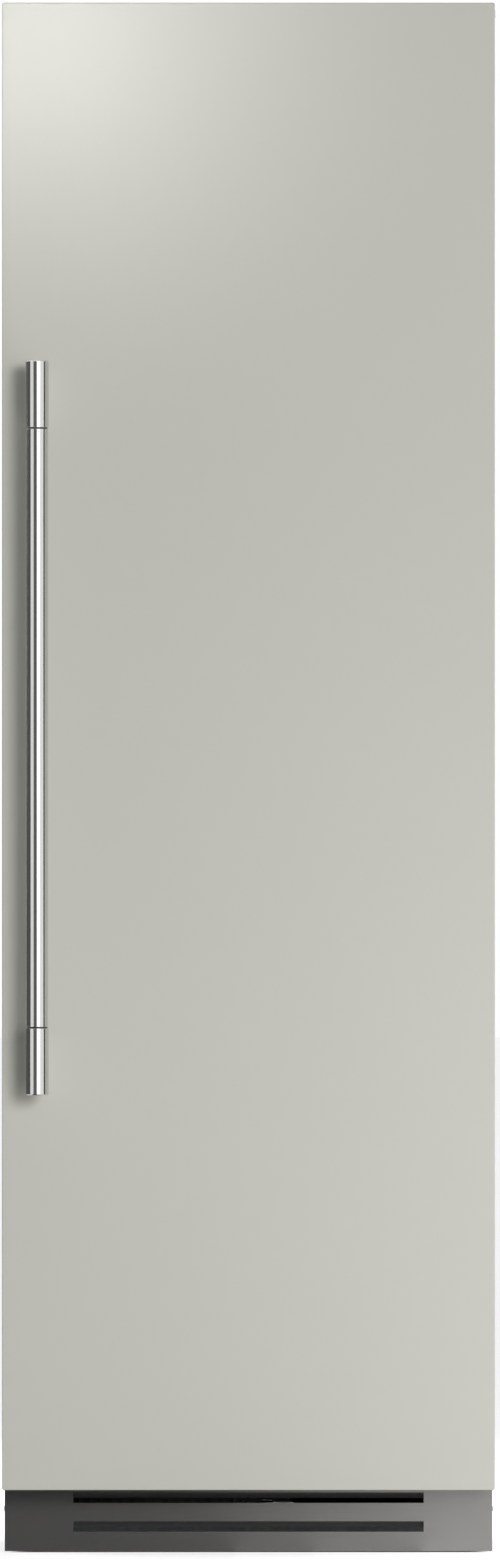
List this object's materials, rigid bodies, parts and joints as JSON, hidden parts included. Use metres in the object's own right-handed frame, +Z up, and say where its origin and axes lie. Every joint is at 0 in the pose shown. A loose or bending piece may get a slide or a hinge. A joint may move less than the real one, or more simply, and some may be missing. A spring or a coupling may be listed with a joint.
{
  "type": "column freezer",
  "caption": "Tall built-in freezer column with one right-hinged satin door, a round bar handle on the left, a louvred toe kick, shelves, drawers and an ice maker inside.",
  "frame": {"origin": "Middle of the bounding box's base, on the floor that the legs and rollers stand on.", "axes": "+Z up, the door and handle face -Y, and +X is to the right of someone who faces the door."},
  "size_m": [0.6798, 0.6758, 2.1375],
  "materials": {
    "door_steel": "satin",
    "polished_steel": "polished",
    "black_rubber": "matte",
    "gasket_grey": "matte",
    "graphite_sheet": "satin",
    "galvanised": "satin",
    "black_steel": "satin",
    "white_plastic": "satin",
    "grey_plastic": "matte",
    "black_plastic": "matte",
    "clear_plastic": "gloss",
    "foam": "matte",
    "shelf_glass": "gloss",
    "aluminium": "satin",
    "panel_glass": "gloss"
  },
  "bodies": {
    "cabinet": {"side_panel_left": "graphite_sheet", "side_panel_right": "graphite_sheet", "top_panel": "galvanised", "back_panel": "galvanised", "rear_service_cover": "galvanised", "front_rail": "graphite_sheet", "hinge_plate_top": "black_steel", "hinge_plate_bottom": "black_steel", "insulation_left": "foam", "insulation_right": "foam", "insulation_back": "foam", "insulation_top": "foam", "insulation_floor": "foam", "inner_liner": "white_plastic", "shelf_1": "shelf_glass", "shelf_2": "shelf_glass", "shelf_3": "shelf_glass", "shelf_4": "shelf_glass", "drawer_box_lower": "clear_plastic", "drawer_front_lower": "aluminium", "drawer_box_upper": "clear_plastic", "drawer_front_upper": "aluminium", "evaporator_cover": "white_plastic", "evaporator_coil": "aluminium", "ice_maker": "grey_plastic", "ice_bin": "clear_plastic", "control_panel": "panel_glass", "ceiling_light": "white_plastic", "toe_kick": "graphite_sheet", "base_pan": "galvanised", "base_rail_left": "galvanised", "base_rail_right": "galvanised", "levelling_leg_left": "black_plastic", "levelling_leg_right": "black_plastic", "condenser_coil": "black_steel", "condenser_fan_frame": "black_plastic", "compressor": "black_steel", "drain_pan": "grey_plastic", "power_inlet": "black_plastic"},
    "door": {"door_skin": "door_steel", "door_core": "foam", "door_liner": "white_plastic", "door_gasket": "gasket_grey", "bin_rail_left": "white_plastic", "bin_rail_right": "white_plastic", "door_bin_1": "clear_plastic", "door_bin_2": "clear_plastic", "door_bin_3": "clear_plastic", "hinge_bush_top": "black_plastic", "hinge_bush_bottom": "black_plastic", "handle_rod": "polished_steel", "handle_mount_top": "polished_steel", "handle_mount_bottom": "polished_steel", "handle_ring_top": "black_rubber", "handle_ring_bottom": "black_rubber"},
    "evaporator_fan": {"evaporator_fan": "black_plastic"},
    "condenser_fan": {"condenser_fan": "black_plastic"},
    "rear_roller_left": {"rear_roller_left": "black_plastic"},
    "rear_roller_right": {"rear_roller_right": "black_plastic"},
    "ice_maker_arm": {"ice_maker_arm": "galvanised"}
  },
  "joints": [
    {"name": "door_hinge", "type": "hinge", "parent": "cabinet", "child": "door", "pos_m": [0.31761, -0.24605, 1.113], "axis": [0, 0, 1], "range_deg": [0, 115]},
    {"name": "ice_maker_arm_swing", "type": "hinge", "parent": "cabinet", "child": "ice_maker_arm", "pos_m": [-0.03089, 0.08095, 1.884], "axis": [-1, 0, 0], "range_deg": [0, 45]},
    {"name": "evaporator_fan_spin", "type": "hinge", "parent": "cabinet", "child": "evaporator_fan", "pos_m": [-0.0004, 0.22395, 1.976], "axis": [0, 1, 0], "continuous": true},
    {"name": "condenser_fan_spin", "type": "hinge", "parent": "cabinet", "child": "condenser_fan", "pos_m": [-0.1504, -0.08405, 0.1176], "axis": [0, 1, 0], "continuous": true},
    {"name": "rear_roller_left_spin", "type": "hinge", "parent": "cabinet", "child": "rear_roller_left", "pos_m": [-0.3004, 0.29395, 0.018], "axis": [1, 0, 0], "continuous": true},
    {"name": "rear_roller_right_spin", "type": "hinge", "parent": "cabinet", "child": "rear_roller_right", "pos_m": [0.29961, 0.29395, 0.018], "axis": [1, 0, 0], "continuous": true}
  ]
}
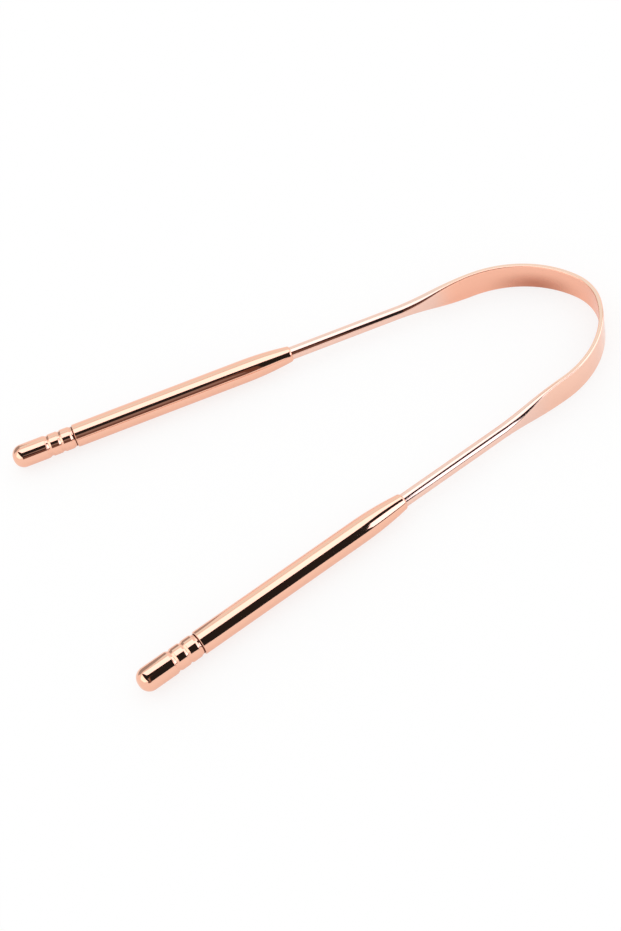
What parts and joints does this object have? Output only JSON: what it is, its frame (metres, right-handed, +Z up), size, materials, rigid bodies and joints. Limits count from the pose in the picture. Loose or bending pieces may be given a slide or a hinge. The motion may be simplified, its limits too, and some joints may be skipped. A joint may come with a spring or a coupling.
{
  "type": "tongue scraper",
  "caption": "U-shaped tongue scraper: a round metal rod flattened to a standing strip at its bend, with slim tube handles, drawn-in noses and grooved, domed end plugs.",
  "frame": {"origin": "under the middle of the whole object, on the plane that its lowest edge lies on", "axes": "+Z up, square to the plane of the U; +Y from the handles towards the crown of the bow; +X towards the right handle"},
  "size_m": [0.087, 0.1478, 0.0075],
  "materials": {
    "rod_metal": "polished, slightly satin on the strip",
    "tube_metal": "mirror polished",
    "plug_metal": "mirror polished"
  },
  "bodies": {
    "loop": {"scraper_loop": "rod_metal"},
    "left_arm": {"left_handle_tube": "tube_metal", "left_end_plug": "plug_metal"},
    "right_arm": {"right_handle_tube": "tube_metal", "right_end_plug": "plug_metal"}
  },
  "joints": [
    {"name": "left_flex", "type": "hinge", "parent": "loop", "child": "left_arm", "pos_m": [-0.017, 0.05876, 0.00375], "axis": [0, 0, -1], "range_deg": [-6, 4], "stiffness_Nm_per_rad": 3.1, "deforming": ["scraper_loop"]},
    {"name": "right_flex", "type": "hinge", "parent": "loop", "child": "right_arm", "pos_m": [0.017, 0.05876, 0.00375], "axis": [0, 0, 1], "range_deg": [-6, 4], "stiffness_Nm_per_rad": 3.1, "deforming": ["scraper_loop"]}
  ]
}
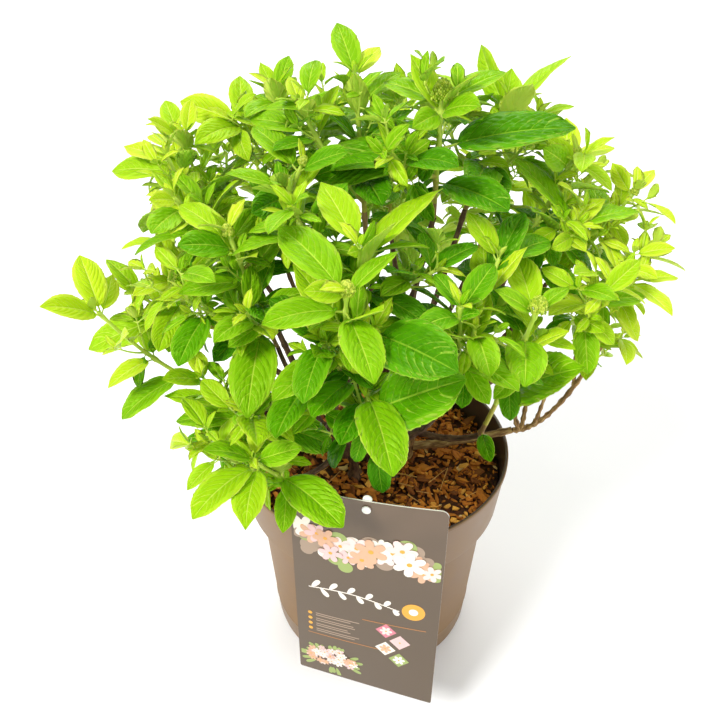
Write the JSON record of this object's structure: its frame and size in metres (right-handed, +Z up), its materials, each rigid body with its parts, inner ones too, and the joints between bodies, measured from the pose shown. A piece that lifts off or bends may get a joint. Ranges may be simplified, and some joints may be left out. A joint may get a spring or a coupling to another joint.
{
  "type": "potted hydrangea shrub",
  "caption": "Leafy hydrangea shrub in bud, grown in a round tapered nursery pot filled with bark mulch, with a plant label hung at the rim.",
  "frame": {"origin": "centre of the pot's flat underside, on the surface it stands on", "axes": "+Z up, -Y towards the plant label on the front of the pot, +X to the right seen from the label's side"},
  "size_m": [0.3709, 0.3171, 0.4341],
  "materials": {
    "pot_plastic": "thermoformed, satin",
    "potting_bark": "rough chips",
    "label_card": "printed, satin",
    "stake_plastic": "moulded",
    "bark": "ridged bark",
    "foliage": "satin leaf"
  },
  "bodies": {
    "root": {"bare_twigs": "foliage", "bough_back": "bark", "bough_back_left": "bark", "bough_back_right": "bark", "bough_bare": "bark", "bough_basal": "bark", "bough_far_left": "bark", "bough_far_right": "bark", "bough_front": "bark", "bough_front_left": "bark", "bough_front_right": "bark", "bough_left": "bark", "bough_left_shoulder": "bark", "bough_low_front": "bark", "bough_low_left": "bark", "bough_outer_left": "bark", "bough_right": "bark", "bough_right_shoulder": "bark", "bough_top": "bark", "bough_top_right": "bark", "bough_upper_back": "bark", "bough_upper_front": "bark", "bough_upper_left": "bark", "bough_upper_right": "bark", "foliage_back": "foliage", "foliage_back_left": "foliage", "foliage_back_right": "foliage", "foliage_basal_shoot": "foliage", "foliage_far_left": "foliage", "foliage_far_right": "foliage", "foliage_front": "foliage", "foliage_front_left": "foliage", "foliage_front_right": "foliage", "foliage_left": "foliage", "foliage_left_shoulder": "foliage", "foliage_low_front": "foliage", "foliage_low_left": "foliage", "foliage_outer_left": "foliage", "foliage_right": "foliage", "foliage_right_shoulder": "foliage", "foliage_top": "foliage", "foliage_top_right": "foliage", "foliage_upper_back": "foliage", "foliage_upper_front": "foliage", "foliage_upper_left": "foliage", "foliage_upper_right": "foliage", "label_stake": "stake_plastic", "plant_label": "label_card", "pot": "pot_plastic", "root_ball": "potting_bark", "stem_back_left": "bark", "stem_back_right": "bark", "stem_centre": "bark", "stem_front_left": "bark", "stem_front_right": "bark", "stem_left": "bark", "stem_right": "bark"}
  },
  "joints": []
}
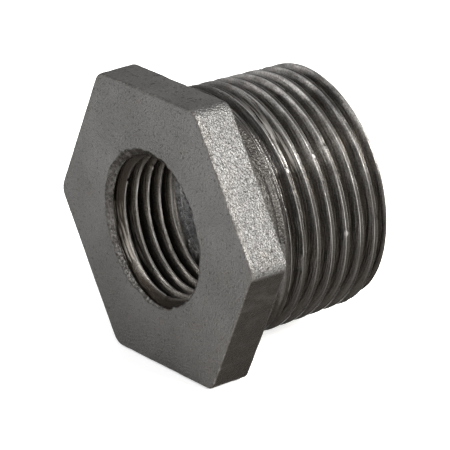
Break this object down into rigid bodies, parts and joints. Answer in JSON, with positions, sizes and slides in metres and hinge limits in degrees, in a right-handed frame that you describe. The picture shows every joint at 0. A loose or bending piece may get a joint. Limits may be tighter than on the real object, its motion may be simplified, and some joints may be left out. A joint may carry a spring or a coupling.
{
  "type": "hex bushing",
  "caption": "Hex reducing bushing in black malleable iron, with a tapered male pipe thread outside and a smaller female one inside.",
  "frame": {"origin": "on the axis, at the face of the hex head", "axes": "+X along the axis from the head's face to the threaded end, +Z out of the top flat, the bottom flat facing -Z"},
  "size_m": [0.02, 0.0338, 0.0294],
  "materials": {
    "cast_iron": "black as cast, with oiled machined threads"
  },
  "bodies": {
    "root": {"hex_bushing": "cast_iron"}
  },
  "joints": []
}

# # # # #

Stated problem: Exactly and only the lines from the line containing "Break this object" through the last line of the entries should be copied, both ends included.

Result:
Break this object down into rigid bodies, parts and joints. Answer in JSON, with positions, sizes and slides in metres and hinge limits in degrees, in a right-handed frame that you describe. The picture shows every joint at 0. A loose or bending piece may get a joint. Limits may be tighter than on the real object, its motion may be simplified, and some joints may be left out. A joint may carry a spring or a coupling.
{
  "type": "hex bushing",
  "caption": "Hex reducing bushing in black malleable iron, with a tapered male pipe thread outside and a smaller female one inside.",
  "frame": {"origin": "on the axis, at the face of the hex head", "axes": "+X along the axis from the head's face to the threaded end, +Z out of the top flat, the bottom flat facing -Z"},
  "size_m": [0.02, 0.0338, 0.0294],
  "materials": {
    "cast_iron": "black as cast, with oiled machined threads"
  },
  "bodies": {
    "root": {"hex_bushing": "cast_iron"}
  },
  "joints": []
}